After Odisha, tourists spot black panther in Maharashtra’s Tadoba Reserve
A black panther was spotted by tourists at the Shivanjhari area of Kolsa range in Tadoba Andhari Tiger Reserve in Chandrapur district on Tuesday.
Forest officials confirmed that the animal was a black panther as their camera traps caught images of it, half an hour later.
The forest department, however called the big cat a black leopard, around 4 to 5 years old, and confirmed that the sighting was so rare that this might be the only evidence of a black panther in Maharashtra.
In December 2013, the forest department and villagers of Oni in Rajapur taluka of Ratnagiri district rescued a full-grown black leopard from a 40-foot deep well, which is the last sighting of the animal. “The sighting in Tadoba is really interesting as these black panthers are known to frequent more rainforests and areas receiving lot of rain in India, but spotting it here is definitely a surprise,” said Vidya Athreya, wildlife biologist.

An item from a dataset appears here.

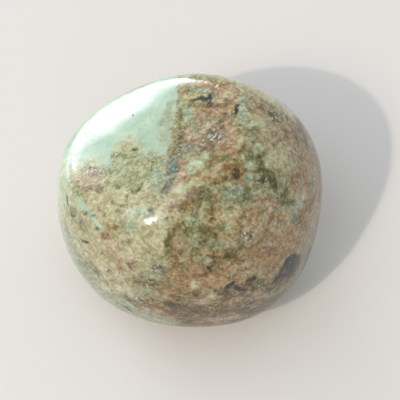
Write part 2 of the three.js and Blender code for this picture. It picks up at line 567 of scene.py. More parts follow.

# %% [markdown]
# ## Mint blooms
#
# Paler mint blooms are turquoise thinned out into the clay. They are pockets with ragged edges, and one
# patch runs round the left rim, where the sheet is too steep to place pockets well. That pale rim is partly
# mint and partly painted reflection of the bright floor, which the grazing rim shows.

# %% Mint blooms
# The left rim patch: partly mint, partly painted reflection of the bright floor at the grazing rim.
left_rim_painted_reflection = patch(
    (-31, 10), (-26.1, 8.6), (-26, 3), (-25.2, -0.6), (-26.4, -3), (-31, -4),
)
record("mint_and_painted_reflection", left_rim_painted_reflection, scattered(16, 16, 0.6, 2.2), pockets(
    (-3, 23.6, 1, 0.5, 30), (7.6, 22.6, 0.8, 0.5, -30), (8.2, 20, 0.6, 0.5), (10.7, 15, 0.9, 0.6),
    (11.6, 10.6, 0.6, 0.9), (-1.6, 6, 1, 0.8), (-0.5, 7.4, 1.7, 1.1, 10), (1, 8.6, 0.9, 0.8),
    (10, 6.9, 0.5, 0.5), (-3.6, 2.2, 1, 0.7, 30), (11, 1.8, 1, 0.6), (19.2, -0.8, 0.6, 1),
    (-13.6, -4.9, 1.3, 1.8), (-12.6, -2.6, 2.4, 1.6, 20), (-11, -2.4, 1.2, 1.5), (-2.2, -3.6, 0.8, 1),
    (17.5, -3, 0.5, 1.3), (-24.6, -8.2, 0.7, 2.2, 22), (-7.1, -12.2, 0.6, 0.5),
    (-18.4, -17.6, 0.8, 0.5, -45), (-12.4, -19, 0.9, 0.35, -10),
))

# %% [markdown]
# ## Ochre and rust
#
# Iron stained the matrix yellow-brown in clouds and red-brown in small spots. They are two minerals here,
# because the clouds have frayed edges and the spots sharp ones. One red hairline curls on the right.

# %% Ochre and rust
record("ochre", scattered(17, 18, 0.6, 2), pockets(
    (2.4, 22.5, 0.6, 0.6), (0.9, 18, 1.3, 0.6, 10), (2.5, 7.6, 1, 0.6, 20), (4.9, 6.9, 0.8, 0.5, 40),
    (6, 6.3, 1.4, 0.9, 10), (2.9, 4, 1.4, 0.7, -15), (5.3, 4.1, 1.1, 0.6), (7.2, 5.3, 1.6, 1.1),
    (8.4, 5.6, 0.6, 0.4), (-3.4, -0.7, 1.5, 0.6, 10), (-1.3, -0.2, 1, 0.5), (-0.6, 1.6, 1.5, 0.6, 20),
    (4.4, 1, 0.25, 0.9), (-17.2, -5.4, 1.4, 0.5, -20), (2.3, -2.2, 0.5, 1.5), (2.4, -4, 0.8, 0.5),
    (-4.6, -12.6, 0.8, 0.9), (6.5, -11.8, 1, 0.6, -10), (8.4, -13.7, 0.7, 0.5), (10.2, -10.8, 1, 0.5),
    (1, -14.6, 1, 0.4), (-7.4, -20.4, 2.4, 0.5, 2),
))
red_hairline = vein(0.16, (14.3, 10.7), (14.9, 11.5), (15.8, 11.7), (16.8, 12.1), (17, 12.7), (16.6, 13.6))
record("rust", red_hairline, scattered(18, 34, 0.25, 0.9), pockets(
    (-3, 21.2, 0.4, 0.6), (4.4, 20.9, 0.25, 0.35), (0, 17.4, 0.3, 0.3), (2.3, 17.6, 0.35, 0.45),
    (3.4, 17.7, 0.45, 0.3), (5.7, 14.7, 0.45, 0.35, -30), (1.8, 10.3, 0.3, 0.45), (14.9, 13, 0.3, 0.3),
    (-3.2, 7.1, 0.5, 0.22, 30), (-1.4, 6.6, 0.25, 0.2), (4.6, 9.9, 0.6, 0.3), (18, 9.1, 0.3, 0.5),
    (-2.5, 4.4, 0.7, 0.45, 10), (1, 4.3, 0.5, 0.3), (18.5, 3.7, 0.5, 0.8), (19.2, 4.9, 0.3, 0.4),
    (-2.1, 1.2, 0.35, 0.8, 10), (-18.2, -7.2, 1.2, 0.7, 8), (18.4, -7.8, 0.35, 0.3),
    (12.3, -12.6, 0.35, 0.3), (-3.4, -14.9, 0.9, 0.3, 20), (-2.6, -16.8, 0.4, 0.3), (3.6, -17, 0.7, 0.3),
))

# %% [markdown]
# ## Olive spots
#
# The dark olive clouds are the strongest accents after the blue-black chain. Small ones are sprinkled
# through the yellow-green clay, and fine veins of the same colour follow old breaks. The two widest
# veins, on the turquoise's fracture edge, are partly olive and partly painted shade along that crease. The
# long line near the lower left rim is painted reflection of darker surroundings.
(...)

TATR (core) deputy director Dr Kishore Mankar said they spotted a black panther cub last in 2014. “Most likely this is the same cub, which was spotted on Tuesday. Around 5.15pm, almost 10.5km inside TATR, the tiger safari comprising of Praful Yerme (driver), Shalik Yerme (guide), Jean Francois Aernouts, his wife Lina, and kids Zia and Ruby, and Belgian national Juliet Decaestecker, spotted the black leopard,” he said, adding, “Our camera traps caught the animal around 6.08pm in the same area.”
He said that in Asia and Africa, black panthers are called leopards (Panthera pardus), and in the America, they are called black jaguars (Panthera onca).
“Like leopards, these animals also have stripes, but they are hardly visible on their black fur due to the presence of melanin or melanistic colour. The genes responsible for melanin formation are different from those of the commonly seen leopards, and these recessive genes give them the black colour,” said Mankar.
Experts said the sighting was surely a spectacle. “These are melanistic leopard and they are not common anywhere in India. They have extremely low population as these genetic aberrations are extremely rare,” said VB Mathur, director, Wildlife Institute of India. “While we should rejoice such a documentation, conservation efforts need to be focussed on protecting all leopards, as the number of deaths are on the rise.”